7.22.2013

Survival Mode

I have explained my life to people in terms of a roller coaster. January through April is the steady climb up the first hill. I am plugging along, making soap, filling orders, and getting ready for the inevitable drop. May through December is the rest of the coaster: there are twists and turns, hills and valleys, and even a few dark tunnels and slow spots, but mostly I am just hanging on for the ride. Once Christmas comes, I have pulled into the load off point, and slowly walk around to get back into the queue to ride again in just a few weeks.

But how do you survive as an artisan, with a family, during those time where you are just hanging on and the corkscrew of life is leaving you dizzy and nauseous? 

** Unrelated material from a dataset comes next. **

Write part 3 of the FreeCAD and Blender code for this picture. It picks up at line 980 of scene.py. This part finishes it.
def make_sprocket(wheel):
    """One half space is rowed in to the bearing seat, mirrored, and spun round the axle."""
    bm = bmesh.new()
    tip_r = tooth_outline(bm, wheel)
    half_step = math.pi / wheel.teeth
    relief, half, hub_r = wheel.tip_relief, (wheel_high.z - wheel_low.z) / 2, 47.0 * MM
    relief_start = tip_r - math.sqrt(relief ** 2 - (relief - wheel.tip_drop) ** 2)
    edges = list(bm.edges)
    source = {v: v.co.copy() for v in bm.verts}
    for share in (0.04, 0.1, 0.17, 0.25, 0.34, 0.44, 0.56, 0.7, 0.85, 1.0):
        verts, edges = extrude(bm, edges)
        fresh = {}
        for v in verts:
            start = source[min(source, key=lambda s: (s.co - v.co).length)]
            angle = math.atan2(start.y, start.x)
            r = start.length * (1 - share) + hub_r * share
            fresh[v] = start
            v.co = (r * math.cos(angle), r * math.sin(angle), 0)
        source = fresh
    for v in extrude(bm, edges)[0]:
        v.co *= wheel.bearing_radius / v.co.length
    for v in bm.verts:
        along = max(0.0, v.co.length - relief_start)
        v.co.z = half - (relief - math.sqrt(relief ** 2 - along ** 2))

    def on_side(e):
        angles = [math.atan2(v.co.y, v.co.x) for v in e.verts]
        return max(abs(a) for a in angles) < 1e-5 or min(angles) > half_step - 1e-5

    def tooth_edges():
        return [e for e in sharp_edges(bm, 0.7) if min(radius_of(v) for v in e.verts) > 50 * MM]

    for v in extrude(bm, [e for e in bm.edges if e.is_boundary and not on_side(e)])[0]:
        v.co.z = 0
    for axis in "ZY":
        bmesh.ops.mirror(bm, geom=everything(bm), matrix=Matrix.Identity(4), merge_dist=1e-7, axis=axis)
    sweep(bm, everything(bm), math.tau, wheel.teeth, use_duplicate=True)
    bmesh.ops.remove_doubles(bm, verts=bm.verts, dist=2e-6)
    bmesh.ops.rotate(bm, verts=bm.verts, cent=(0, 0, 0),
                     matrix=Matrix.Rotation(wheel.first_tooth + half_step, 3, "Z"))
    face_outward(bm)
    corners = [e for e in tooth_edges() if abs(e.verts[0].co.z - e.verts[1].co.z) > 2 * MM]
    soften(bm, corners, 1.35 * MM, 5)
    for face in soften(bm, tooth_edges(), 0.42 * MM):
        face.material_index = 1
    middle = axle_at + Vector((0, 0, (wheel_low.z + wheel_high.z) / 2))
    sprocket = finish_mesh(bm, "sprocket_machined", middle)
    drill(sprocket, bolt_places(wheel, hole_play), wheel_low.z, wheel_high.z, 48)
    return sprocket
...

Two words: Survival Mode. This is where my abilities to triage my life comes into play. Here are some of my tips:

1) Don't worry about other people so much as you usually do. Let them take care of themselves. Trust that if they need you they will let you know. Explain to your family and friends that if they need you, you will be there, but your crystal ball is on the fritz, and you won't be able to "just tell" when they need you, they will need to speak up. 

2) Take time to chill: your way. Don't let anyone tell you how to relax. Want to read, then read. Want to go dance, then go dance. 

3) Your family is in this pressure cooker with you. I still wonder if my family tries to drive me nuts more during Musikfest because they miss me, or if they just drive me nuts easier because I am so tired and stressed. It is probably a combination of the two. Cut them some slack, don't say or do things you may regret later. 

4) Set small goals in order to feel accomplished. There are times of the year that taking a shower makes my list of things to do, and it feels good (in more ways than one), to cross that one off the list. 

5) Remember that what you are doing is hard, you are not a wimp. You are working crazy hours, in an emotionally draining environment, and you have a family to be a part of with all the ups and downs it brings on too.

6) Try not to think about your problem when you are tired. They seem much worse than they really are. Worry when you get up, not just before bed. 

7) Find grace. If this is through prayer, meditation, or something else. Don't stress about not making it to services, yoga class, or what have you. This is most likely a self imposed guilt and you don't need that right now on top of everything else too. My God listens if I just pray at night when in bed and the house is quiet, I hope yours does too, and can be pleased even with the most feeble prayers.

8) If you can't be consistent, be sure your shock and awe is memorable. I tend to believe that you teach the people around you how to treat you. This is best taught through consistency, but if a line is crossed, be sure it isn't crossed again. Get creative. When one of my favorite gluten free pizzas was eaten by someone other than me, I proclaimed that we never had to get regular pizza ever again just for them, since the family obviously liked mine just as much. They have never eaten my pizza again, they are never too lazy to dial the phone and order their own.

9) Don't go crazy with junk food, or alcohol for that matter. It will only make life harder in the long run. 

10) Exercise, but not to exhaustion. Anything that gets your blood pumping is good. No time to run? Park at the back of the parking lot. Don't be lazy, but don't be crazy either.

11) Set priorities with your spouse or family members. Approach housework together and errands too. Be a support network. Communicate needs to one another. Find solutions together. Don't just dictate.

12) Make good sleep a priority for everyone in the house.

Once this time of survival is over, then take a break, recharge, and thrive!